DM: 2018 sees the film celebrate its 40th anniversary. It is also the year that its director, Meir Zarchi, will release its own direct sequel to it: I Spit On Your Grave: Déjà vu, followed by the documentary Growing Up With I Spit On Your Grave directed by his son, Terry Zarchi. The film is still written about daily around the world. Filmmakers pay homage to it each year. This year the French film Revenge opened at Sundance and its led character, Jen (an allusion to ISOYG’s protagonist Jennifer Hills) is raped and seeks vengeance. In light of its impact on film culture and the increasing number of pro-feminist reappraisals of the film – something which is in itself problematic in light of the clear exploitation route the movie went down and the (male) audience such productions are designed to appeal to – it is fitting that, 40 years on, Zarchi’s film is re-examined as an important part of cinema

Q: Why has the original film endured so?

DM: It is important to remember that from being part of the narrative in earlier films, I Spit On Your Grave has been instrumental in making rape-revenge the narrative. And unlike the eroticised route down which most rape-avengers strut, both the 1978 film and its 2010 remake have actually attempted to make serious comments about sexual violence. Similarly its notoriety has been cemented by its place in the UK’s video nasties scandal, and it has found a new lease of life on DVD and Blu-Ray – utilizing modern technology to its advantage just as the film did in the late 1970s/early 1980s when home video really took off. In the past 40 years there has also been a re-evaluation of the film by film feminists.

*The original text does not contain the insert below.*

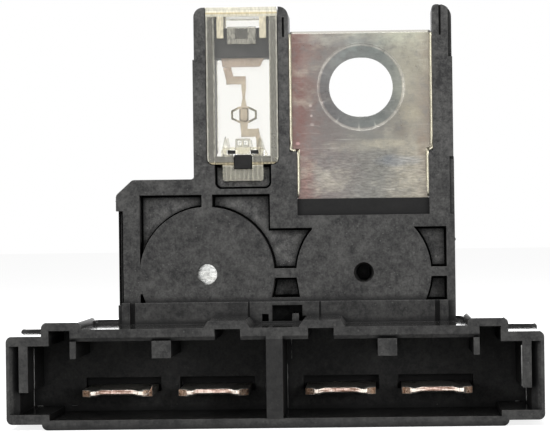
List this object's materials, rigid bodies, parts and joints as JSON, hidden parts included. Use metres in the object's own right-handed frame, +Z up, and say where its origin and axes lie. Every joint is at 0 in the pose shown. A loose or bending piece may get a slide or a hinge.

Q: What is so different about this book?

DM: This is the first book ever written on what is undoubtedly one of the most controversial films ever made. It investigates not just the historical, social and political landscape into which the film was released – and condemned – but also the influence the film has had on the entire rape-revenge genre, both in exploitation cinema and mainstream Hollywood. It is the first serious exploration of the official and unofficial franchises that the film has spawned, as well as its countless imitators, all of which highlight just how daring, creative and provocative the original was. It is the first book to fully analyse the film using fairy tales, folklore and mythology to explore the timelessness of its main message i.e. to warn women of the dangers of men.